Mallory s’attarda au camp IV, sous le col, le temps de confier à Odell que seul l’oxygène permettrait d’aller au sommet. Laissant Odell et Hazard, qui devaient soutenir les hommes partis plus haut, Norton et Somervell, il partit directement au camp III avec Bruce et enrôla en chemin Irvine, qui, sans ordre de Norton, avait décidé de les suivre. Ils arrivèrent à 16 h 30. Mallory informa immédiatement Bruce qu’il fallait, si cela était possible, trouver des porteurs capables. Il demanda à Irvine d’examiner les appareils à oxygène et de mettre de côté les deux plus fiables.
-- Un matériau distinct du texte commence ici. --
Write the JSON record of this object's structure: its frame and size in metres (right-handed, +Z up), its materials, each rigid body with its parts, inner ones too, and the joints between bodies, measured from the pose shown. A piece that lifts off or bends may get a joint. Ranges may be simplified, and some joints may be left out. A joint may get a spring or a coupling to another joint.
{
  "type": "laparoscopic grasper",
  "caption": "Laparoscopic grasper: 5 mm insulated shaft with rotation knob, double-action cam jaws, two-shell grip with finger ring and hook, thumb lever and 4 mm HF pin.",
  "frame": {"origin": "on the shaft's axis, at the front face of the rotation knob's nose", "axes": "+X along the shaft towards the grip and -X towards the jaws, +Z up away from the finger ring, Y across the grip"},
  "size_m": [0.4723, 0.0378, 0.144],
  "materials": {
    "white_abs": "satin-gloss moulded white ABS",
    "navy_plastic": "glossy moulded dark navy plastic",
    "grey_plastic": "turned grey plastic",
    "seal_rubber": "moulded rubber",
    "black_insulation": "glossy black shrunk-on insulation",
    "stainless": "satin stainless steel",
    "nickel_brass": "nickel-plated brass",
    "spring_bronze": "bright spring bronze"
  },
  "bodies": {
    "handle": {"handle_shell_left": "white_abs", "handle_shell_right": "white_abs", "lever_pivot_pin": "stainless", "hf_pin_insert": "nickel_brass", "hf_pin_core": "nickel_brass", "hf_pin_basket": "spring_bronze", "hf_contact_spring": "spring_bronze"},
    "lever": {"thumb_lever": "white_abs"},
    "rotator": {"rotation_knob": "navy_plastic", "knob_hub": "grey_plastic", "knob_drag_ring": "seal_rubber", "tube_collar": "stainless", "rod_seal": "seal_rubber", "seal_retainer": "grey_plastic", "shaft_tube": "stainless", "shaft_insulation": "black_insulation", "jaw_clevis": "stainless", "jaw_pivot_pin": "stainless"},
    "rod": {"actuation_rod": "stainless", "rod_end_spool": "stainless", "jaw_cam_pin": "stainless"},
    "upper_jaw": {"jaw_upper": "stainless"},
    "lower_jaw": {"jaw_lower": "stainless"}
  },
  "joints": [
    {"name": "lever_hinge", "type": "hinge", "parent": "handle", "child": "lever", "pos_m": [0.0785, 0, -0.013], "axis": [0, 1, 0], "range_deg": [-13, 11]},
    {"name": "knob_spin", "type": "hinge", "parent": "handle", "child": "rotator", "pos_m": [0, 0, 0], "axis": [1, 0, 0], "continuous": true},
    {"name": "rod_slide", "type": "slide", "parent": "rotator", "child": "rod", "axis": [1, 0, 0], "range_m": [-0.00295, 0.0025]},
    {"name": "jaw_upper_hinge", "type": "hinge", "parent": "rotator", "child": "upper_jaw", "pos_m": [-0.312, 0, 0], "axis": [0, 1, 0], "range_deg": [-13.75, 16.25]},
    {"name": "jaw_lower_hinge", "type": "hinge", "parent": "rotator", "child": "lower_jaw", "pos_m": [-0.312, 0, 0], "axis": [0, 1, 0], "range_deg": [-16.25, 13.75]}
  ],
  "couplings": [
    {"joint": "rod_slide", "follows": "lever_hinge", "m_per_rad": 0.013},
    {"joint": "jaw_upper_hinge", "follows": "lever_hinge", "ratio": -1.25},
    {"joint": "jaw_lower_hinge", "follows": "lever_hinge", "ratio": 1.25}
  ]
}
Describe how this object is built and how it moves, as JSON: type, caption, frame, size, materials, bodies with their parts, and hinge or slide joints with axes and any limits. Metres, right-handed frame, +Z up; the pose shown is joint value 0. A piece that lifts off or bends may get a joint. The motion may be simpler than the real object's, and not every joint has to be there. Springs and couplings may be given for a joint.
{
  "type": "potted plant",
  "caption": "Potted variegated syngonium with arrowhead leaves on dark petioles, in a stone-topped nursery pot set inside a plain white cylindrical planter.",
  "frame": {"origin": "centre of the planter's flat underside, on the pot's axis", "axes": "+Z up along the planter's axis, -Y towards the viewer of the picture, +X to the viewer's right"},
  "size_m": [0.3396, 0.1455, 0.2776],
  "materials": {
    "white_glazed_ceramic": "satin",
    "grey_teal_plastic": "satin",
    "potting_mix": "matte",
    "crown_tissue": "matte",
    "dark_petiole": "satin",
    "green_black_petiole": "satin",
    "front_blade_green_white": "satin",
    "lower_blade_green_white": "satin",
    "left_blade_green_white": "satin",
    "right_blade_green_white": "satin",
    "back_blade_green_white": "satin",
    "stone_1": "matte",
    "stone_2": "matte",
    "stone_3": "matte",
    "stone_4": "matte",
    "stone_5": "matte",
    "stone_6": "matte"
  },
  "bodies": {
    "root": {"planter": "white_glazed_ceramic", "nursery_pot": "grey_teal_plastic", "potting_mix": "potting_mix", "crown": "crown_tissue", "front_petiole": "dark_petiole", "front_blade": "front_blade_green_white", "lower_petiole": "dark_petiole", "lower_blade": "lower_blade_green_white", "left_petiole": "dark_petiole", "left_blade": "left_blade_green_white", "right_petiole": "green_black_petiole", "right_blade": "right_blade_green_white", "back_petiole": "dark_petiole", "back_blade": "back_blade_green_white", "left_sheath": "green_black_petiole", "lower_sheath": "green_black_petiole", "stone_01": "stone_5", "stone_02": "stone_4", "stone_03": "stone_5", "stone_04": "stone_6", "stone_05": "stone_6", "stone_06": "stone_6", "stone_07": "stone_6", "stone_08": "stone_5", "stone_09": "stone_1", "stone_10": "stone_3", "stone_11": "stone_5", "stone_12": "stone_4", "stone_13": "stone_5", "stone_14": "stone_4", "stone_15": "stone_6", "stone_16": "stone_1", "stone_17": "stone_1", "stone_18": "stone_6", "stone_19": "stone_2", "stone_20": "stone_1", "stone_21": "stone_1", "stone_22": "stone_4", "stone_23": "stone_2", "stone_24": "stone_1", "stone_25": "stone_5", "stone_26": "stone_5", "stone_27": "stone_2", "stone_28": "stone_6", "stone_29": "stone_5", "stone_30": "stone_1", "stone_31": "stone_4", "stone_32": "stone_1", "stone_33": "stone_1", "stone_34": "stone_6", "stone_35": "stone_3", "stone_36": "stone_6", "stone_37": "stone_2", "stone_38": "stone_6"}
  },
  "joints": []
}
Irvine s’exécuta, bien qu’il souffrît beaucoup : son visage avait été, écrivait-il dans son journal, « gravement brûlé par le soleil et par le vent du col ». Et ses lèvres « partaient en lambeaux », si bien qu’il ne pouvait manger qu’avec difficulté. Mallory, malgré la fatigue, était content. Il y aurait une troisième tentative avec oxygène, comme cela avait été prévu à l’origine. Et Irvine la ferait avec lui, comme prévu également. Il ne croyait pas plus en Odell qu’en Hazard ou Beetham. « Aucun des trois n’a vraiment les tripes », avait-il confié à Ruth dans sa dernière lettre. C’était à la fois inexact et injuste, mais cela montre assurément que Mallory n’a jamais varié dans son choix d’Irvine pour l’ascension finale.